··· DATA SEGMENT ···

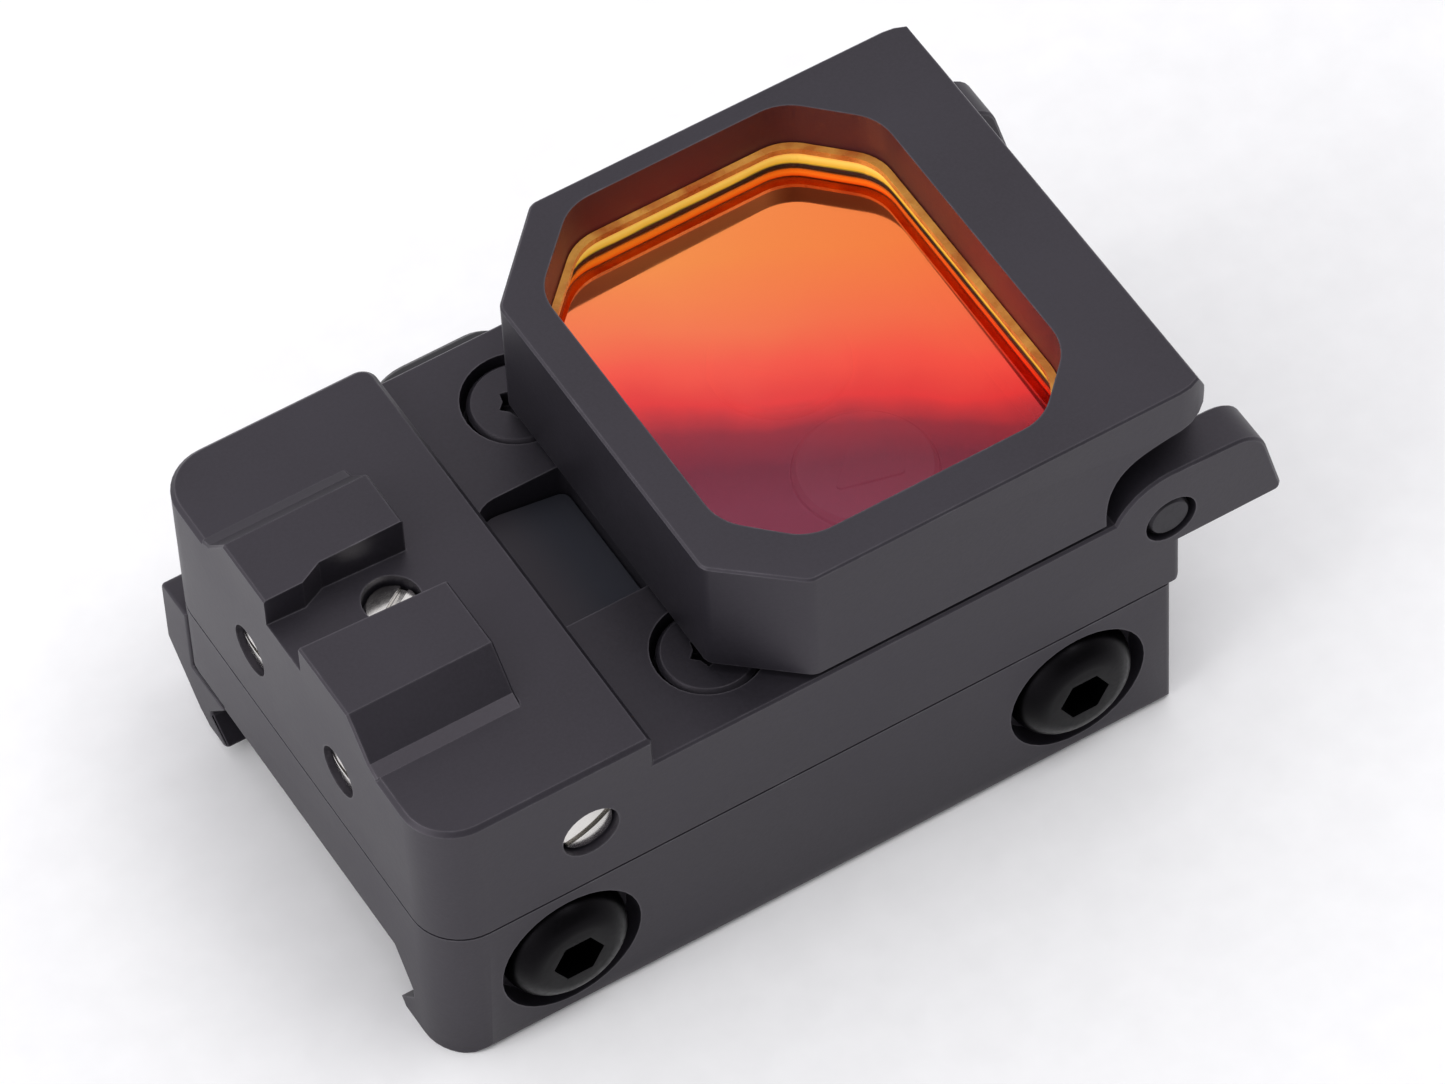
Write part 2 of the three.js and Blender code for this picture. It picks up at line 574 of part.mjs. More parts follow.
function upperHousing() {
  const block = outline([
    [REAR_X, -HALF_WIDTH, CORNER_R],
    [BLOCK_FRONT_X, -HALF_WIDTH, 0.3],
    [BLOCK_FRONT_X, HALF_WIDTH, BLOCK_LEFT_R],
    [REAR_X, HALF_WIDTH, CORNER_R],
  ], ROUND_STEPS);
  const shell = [
    prismZ(bodyPlan(HOUSING_FRONT_X), SEAM_Z, DECK_Z, EDGE * 0.6),
    prismZ(block, DECK_Z - 2, BLOCK_Z, EDGE),
    boss(),
  ];
  for (const side of [-1, 1]) {
    const y0 = side < 0 ? -HALF_WIDTH : EAR_IN_Y;
    const y1 = side < 0 ? -EAR_IN_Y : HALF_WIDTH;
    shell.push(prismY(earProfile(), y0, y1, 0.15));
  }
  const recess = common(
    rampSlab(BLOCK_FRONT_X, RECESS_FRONT_X, RECESS_HALF_Y, 0, -3),
    prismZ(recessPlan(0), SEAM_Z, BLOCK_Z + 2),
  );
  const windowSeat = common(
    rampSlab(BLOCK_FRONT_X, RECESS_FRONT_X, RECESS_HALF_Y, PANE_THICK + 0.05, -0.1),
    prismZ(recessPlan(0), SEAM_Z, BLOCK_Z + 2),
  );
  const slotY = ARM_Y[0] - ARM_GAP - ARM_TRAVEL;
  const tools = [
    // Hinge trough between the ears.
    box(TROUGH_X, PIN_X + 9, -EAR_IN_Y, EAR_IN_Y, TROUGH_Z, BLOCK_Z + 4),
    rod('y', PIN_X, PIN_Z, PIN_R + 0.04, -HALF_WIDTH - 1, HALF_WIDTH + 1, 24),
    // Adjuster bay, light bay, cell bay and circuit board bay.
    slab({ ...ADJUSTER_BAY, z0: SEAM_Z - 1, z1: ADJUSTER_BAY.top }),
    slab({ ...LIGHT_BAY, z0: SEAM_Z - 1, z1: LIGHT_BAY.top }),
    rod('z', CELL_X, 0, CELL_R + 0.25, SEAM_Z - 1, CELL_TOP_Z + 0.15, 48),
    slab({ ...BOARD_BAY, z0: CELL_TOP_Z, z1: BOARD_BAY.top }),
    // Sloped recess ahead of the block with the seat for its window.
    recess,
    windowSeat,
    slab({ ...LIGHT_SLOT, z0: LIGHT_BAY.top - 0.1, z1: LIGHT_SLOT.top }),
    notch(),
    // Adjuster holes.
    rod('z', ELEV_X, ELEV_Y, ELEV_HOLE_R, ELEV_SEAT_Z - 0.1, BOSS_TOP_Z, 32),
    rod('z', ELEV_X, ELEV_Y, SHANK_R + SHANK_CLEARANCE, DECK_Z - 0.4, ELEV_SEAT_Z + 0.5, 20),
    rod('y', WIND_X, WIND_Z, WIND_HOLE_R, -HALF_WIDTH - 1, WIND_SEAT_Y + 0.1),
    rod('y', WIND_X, WIND_Z, SHANK_R + SHANK_CLEARANCE, WIND_SEAT_Y - 0.3, -ADJUSTER_BAY.halfY + 0.5, 20),
    // Release button pocket with its arm slot and spring hole.
    prismY(buttonPlan(0.12), BUTTON_POCKET_Y, HALF_WIDTH + 1),
    box(BUTTON_X + 1.8, ARM_FRONT_X + 0.2, slotY, ARM_Y[1] + 0.17, ARM_Z[0] - 0.2, ARM_Z[1] + 0.2),
    box(LATCH_X[0] - 0.3, LATCH_X[1] + 0.3, slotY, ARM_Y[1] + 0.17, ARM_Z[1] - 0.4, DECK_Z + 1),
    rod('y', PUSH_SPRING.x, PUSH_SPRING.z, 1.2, PUSH_SPRING.y0 - 0.18, BUTTON_POCKET_Y + 0.1, 20),
    // Seal groove.
    sealRing(SEAL_HALF_WIDE + 0.07, SEAM_Z - 1, SEAM_Z + SEAL_TALL + 0.05),
    // Small chamfer under the front edge.
    prismY(outline([
      [HOUSING_FRONT_X - 0.5, SEAM_Z - 0.05], [HOUSING_FRONT_X + 0.1, SEAM_Z - 0.05],
      [HOUSING_FRONT_X + 0.1, SEAM_Z + 0.6],
    ]), -HALF_WIDTH - 1, HALF_WIDTH + 1),
  ];
  for (const side of [-1, 1]) {
    const face = side * HALF_WIDTH;
    const floor = side * (HALF_WIDTH - 1.2);
    tools.push(
      rod('y', PIN_X, PIN_Z, PIN_RING_R, Math.min(face + side, floor), Math.max(face + side, floor), 28),
      rod('z', SCREW_X, side * SCREW_Y, SCREW_RECESS_R, SCREW_SEAT_Z - 0.05, DECK_Z + 1, 36),
      rod('z', SCREW_X, side * SCREW_Y, SCREW_SHANK_R + 0.12, SEAM_Z - 1, DECK_Z),
      rod('x', side * LOCK_Y, LOCK_Z, LOCK_HOLE_R, REAR_X - 1, -19),
      rod('z', KEY_X, side * KEY_Y, KEY_R + 0.09, 10, DECK_Z + 1, 40),
    );
  }
  return cut(join(...shell), ...tools);
}
group.add(part('upper_housing', upperHousing(), ANODISED));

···

* [INSTRUCTIONS TO FOLLOW] In the material above, how many lines hold the word "part"? Say only the number.

* [SOLUTION TO THE PROBLEM] 2